Instructions to follow:
Transcribe, exactly as they appear, the line that contains "const suede = new", the line that contains "cad_parts[node].hide_render = cad_parts[node].hide_viewport", and every line in between, and nothing else.
================
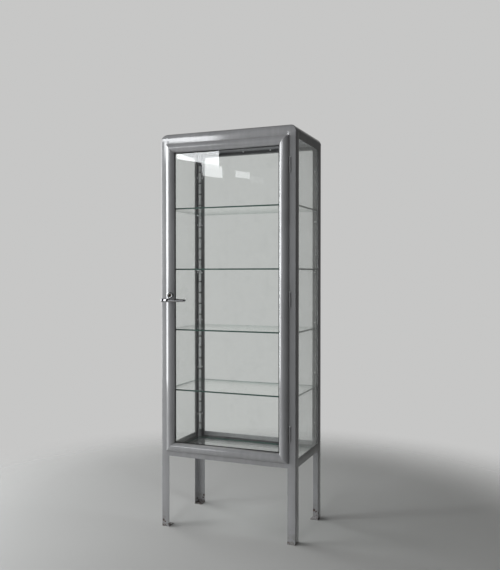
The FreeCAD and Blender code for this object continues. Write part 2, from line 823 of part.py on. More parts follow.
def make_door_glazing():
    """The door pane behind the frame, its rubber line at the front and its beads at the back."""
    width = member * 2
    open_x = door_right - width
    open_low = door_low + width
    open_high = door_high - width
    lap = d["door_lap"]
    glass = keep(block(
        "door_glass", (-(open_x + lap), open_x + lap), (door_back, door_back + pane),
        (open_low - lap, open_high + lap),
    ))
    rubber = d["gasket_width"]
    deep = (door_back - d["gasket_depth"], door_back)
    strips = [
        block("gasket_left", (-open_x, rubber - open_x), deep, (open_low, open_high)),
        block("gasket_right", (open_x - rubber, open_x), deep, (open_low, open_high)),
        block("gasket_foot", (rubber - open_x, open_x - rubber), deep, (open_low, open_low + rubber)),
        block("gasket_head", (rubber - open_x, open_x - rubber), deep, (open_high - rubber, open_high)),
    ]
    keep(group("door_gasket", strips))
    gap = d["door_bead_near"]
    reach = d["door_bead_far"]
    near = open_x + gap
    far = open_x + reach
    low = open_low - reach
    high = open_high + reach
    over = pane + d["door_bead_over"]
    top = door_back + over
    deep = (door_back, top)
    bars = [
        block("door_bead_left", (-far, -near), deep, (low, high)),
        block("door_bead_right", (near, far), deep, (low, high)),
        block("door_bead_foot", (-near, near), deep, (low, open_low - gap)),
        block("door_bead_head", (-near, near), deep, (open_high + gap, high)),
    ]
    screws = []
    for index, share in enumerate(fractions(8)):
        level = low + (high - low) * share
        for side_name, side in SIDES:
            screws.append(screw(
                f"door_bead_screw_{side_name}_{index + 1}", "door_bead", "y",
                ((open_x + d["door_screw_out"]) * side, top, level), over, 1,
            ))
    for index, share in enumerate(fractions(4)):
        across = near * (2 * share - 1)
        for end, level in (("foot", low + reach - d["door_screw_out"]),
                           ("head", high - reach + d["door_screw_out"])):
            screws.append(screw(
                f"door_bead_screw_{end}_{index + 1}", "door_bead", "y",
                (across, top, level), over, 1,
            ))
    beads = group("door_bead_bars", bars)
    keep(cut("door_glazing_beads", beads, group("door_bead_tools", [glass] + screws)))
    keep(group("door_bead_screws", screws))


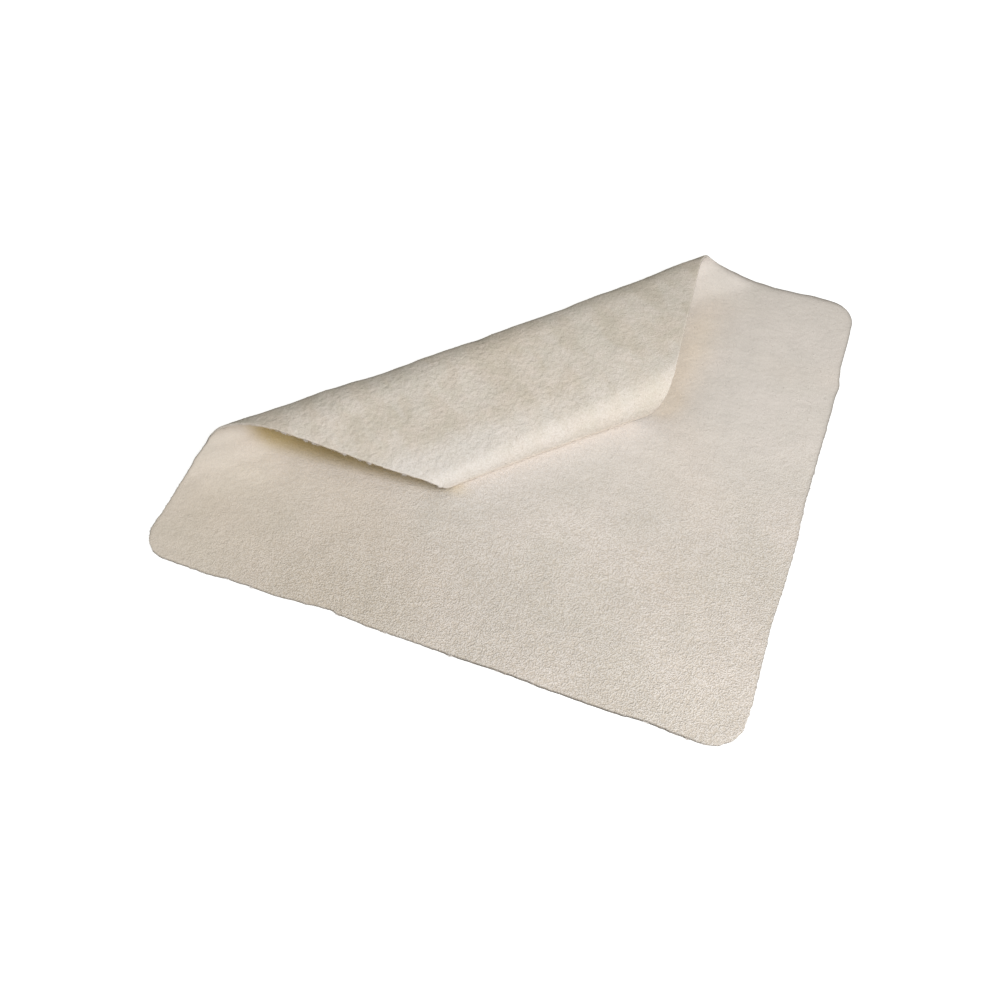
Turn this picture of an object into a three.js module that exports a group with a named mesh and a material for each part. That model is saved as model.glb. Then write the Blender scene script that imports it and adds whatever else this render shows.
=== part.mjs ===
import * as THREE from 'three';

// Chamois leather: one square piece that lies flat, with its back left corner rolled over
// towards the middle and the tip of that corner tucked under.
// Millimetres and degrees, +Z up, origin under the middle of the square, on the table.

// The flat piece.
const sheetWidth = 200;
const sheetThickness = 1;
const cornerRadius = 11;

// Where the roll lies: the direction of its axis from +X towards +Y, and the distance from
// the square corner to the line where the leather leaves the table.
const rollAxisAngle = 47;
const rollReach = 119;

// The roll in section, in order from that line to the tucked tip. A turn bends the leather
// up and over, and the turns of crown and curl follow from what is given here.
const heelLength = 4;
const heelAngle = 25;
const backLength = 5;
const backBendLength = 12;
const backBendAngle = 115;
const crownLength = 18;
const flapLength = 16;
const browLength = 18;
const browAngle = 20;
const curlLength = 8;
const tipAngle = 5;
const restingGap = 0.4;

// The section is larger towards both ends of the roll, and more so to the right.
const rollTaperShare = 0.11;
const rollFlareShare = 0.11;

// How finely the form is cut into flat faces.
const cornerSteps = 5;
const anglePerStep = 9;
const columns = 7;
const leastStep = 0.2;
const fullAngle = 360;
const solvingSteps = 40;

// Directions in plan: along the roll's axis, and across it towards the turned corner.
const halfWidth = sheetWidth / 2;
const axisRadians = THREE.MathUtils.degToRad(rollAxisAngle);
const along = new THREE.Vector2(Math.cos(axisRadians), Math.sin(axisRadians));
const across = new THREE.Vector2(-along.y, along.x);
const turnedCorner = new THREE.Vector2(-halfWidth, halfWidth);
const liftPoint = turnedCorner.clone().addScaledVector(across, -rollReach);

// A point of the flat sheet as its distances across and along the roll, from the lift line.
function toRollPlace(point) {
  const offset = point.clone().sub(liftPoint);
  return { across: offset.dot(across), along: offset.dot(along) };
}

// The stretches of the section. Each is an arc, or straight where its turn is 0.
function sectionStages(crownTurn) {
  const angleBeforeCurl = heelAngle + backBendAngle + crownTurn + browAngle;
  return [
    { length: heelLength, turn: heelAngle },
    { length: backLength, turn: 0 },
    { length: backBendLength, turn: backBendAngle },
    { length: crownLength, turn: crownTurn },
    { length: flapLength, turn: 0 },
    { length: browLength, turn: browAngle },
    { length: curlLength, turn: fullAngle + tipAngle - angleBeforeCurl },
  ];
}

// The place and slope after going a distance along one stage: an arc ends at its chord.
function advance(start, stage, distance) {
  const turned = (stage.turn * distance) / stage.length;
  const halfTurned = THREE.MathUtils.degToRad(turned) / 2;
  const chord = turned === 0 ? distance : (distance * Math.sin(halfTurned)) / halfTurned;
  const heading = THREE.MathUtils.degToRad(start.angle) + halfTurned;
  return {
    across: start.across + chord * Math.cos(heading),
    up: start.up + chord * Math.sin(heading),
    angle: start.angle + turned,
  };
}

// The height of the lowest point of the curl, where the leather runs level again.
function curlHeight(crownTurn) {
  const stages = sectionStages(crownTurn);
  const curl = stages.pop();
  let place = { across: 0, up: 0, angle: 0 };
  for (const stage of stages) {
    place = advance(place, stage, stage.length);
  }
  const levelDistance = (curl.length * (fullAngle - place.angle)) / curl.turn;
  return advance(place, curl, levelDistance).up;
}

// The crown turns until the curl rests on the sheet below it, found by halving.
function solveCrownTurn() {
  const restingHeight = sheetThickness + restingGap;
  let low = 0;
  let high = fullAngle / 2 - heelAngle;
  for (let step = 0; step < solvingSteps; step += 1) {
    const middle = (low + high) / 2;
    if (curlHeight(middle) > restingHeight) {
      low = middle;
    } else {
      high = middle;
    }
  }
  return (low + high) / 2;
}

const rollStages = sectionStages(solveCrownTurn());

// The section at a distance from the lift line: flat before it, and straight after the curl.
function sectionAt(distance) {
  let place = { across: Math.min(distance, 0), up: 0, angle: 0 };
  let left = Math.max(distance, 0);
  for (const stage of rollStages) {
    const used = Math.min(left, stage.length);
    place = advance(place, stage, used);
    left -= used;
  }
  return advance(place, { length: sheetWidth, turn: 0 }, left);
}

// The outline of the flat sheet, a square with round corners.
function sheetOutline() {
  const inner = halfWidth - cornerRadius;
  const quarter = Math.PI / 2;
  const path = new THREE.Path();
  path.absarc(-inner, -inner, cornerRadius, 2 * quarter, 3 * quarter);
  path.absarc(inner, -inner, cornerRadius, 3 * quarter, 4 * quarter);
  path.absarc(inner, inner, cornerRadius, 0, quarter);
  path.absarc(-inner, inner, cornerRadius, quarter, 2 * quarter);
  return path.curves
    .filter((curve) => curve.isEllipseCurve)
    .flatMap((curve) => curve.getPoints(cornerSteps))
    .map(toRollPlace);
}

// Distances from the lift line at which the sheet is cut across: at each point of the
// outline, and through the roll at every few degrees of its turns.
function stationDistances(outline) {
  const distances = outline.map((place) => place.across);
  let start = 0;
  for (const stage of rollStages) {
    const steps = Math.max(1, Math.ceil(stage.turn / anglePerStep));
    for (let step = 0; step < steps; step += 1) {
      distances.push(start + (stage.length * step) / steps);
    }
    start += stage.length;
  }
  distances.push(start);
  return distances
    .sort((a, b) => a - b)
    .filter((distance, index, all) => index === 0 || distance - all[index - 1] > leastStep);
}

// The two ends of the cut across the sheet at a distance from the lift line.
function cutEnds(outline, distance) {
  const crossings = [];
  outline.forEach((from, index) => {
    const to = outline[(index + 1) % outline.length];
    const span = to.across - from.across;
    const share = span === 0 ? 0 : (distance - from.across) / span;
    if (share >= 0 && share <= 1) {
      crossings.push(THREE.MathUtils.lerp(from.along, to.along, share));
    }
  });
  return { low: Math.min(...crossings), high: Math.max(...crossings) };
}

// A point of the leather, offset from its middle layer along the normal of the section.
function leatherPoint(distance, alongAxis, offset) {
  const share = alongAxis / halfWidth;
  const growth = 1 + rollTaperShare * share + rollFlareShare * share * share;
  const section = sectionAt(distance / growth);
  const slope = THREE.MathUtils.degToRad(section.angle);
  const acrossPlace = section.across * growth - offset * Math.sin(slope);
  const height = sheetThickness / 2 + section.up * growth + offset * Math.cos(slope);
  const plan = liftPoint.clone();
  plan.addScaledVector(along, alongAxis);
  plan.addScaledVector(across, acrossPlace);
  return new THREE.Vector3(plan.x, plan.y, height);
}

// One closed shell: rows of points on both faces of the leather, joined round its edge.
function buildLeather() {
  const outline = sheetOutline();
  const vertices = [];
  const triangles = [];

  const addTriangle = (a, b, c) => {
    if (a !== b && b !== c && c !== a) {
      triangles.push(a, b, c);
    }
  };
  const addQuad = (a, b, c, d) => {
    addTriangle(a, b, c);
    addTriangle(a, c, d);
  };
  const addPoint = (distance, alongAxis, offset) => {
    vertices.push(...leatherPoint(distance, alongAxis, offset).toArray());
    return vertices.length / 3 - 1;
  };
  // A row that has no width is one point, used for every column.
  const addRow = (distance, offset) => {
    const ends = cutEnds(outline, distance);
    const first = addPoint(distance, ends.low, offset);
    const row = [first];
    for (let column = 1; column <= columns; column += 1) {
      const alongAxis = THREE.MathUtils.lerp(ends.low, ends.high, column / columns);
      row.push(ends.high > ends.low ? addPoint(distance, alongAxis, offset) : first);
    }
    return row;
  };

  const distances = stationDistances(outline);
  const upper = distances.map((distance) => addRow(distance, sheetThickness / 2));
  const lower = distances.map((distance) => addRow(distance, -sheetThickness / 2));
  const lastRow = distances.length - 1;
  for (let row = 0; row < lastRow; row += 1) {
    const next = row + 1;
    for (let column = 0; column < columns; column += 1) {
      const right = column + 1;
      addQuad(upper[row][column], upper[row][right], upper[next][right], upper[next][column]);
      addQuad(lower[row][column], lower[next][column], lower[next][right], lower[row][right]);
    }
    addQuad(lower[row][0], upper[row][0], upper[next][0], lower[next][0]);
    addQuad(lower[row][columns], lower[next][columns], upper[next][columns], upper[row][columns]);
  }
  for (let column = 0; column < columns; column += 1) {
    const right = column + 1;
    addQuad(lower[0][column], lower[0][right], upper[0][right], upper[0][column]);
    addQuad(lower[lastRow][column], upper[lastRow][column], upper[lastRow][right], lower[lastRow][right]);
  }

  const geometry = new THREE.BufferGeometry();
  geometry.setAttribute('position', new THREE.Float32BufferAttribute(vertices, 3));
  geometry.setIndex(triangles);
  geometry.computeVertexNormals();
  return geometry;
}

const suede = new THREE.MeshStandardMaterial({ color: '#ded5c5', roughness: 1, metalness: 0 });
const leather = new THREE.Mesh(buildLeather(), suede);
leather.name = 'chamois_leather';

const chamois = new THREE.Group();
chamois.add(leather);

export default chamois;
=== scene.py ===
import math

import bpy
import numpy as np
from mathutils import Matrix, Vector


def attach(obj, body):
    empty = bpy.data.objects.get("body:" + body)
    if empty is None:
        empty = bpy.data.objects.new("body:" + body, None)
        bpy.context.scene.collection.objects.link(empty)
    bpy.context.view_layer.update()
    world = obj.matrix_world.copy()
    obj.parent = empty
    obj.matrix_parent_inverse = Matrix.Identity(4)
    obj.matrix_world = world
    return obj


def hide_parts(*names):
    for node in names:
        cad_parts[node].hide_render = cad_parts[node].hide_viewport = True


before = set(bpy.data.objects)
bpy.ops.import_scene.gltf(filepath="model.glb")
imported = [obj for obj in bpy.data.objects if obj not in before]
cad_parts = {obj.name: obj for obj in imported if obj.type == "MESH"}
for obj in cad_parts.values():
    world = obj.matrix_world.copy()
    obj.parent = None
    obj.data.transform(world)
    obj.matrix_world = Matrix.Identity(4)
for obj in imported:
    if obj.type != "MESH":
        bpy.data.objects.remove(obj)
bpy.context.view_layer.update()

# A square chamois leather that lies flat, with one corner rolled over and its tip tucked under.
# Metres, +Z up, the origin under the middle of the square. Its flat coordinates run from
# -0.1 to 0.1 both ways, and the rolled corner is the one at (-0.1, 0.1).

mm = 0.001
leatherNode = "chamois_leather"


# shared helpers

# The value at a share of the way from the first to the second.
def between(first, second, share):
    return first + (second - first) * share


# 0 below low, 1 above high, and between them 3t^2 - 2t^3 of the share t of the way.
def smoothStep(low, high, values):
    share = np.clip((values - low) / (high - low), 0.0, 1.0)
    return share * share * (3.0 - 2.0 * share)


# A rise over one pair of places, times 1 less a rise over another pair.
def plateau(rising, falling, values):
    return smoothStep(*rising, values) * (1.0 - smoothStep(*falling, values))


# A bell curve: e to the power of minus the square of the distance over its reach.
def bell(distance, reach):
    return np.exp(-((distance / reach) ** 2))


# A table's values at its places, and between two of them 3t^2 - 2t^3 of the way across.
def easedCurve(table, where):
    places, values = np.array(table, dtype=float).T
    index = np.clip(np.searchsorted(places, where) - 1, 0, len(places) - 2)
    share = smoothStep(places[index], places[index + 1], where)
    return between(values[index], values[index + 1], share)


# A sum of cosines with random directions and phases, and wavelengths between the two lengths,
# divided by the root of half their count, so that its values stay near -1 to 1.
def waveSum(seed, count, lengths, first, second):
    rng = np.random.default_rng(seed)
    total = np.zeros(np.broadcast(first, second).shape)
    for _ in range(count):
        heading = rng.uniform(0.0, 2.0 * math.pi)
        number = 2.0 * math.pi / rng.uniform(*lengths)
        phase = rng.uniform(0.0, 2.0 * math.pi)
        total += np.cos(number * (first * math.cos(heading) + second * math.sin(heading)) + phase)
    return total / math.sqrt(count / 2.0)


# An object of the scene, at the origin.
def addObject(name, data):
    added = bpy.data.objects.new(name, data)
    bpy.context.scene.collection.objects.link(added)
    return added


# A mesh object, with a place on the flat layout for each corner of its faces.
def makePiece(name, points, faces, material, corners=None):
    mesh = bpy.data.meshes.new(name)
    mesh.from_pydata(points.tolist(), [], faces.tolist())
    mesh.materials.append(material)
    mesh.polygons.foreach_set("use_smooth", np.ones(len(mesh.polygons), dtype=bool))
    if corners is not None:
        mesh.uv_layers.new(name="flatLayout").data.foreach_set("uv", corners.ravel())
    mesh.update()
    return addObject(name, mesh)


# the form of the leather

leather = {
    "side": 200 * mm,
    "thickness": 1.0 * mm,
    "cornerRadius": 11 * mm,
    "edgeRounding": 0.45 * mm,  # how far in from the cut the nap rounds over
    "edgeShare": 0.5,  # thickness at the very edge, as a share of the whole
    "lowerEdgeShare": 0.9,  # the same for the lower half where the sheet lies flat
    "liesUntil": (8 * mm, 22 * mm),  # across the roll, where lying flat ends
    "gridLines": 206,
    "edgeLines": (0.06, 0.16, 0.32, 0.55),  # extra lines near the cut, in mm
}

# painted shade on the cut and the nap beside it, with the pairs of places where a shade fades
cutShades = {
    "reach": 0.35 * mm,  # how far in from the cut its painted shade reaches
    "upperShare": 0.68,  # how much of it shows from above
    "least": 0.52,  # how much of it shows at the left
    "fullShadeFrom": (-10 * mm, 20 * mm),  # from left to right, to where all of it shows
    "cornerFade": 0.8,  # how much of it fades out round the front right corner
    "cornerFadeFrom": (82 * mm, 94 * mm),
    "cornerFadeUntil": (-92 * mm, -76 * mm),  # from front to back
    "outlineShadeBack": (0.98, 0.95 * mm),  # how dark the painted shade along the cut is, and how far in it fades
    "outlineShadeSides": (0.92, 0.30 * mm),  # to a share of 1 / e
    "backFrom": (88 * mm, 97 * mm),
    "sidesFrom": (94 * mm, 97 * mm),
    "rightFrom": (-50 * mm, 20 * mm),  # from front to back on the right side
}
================
Output for this exercise:
const suede = new THREE.MeshStandardMaterial({ color: '#ded5c5', roughness: 1, metalness: 0 });
const leather = new THREE.Mesh(buildLeather(), suede);
leather.name = 'chamois_leather';

const chamois = new THREE.Group();
chamois.add(leather);

export default chamois;
=== scene.py ===
import math

import bpy
import numpy as np
from mathutils import Matrix, Vector


def attach(obj, body):
    empty = bpy.data.objects.get("body:" + body)
    if empty is None:
        empty = bpy.data.objects.new("body:" + body, None)
        bpy.context.scene.collection.objects.link(empty)
    bpy.context.view_layer.update()
    world = obj.matrix_world.copy()
    obj.parent = empty
    obj.matrix_parent_inverse = Matrix.Identity(4)
    obj.matrix_world = world
    return obj


def hide_parts(*names):
    for node in names:
        cad_parts[node].hide_render = cad_parts[node].hide_viewport = True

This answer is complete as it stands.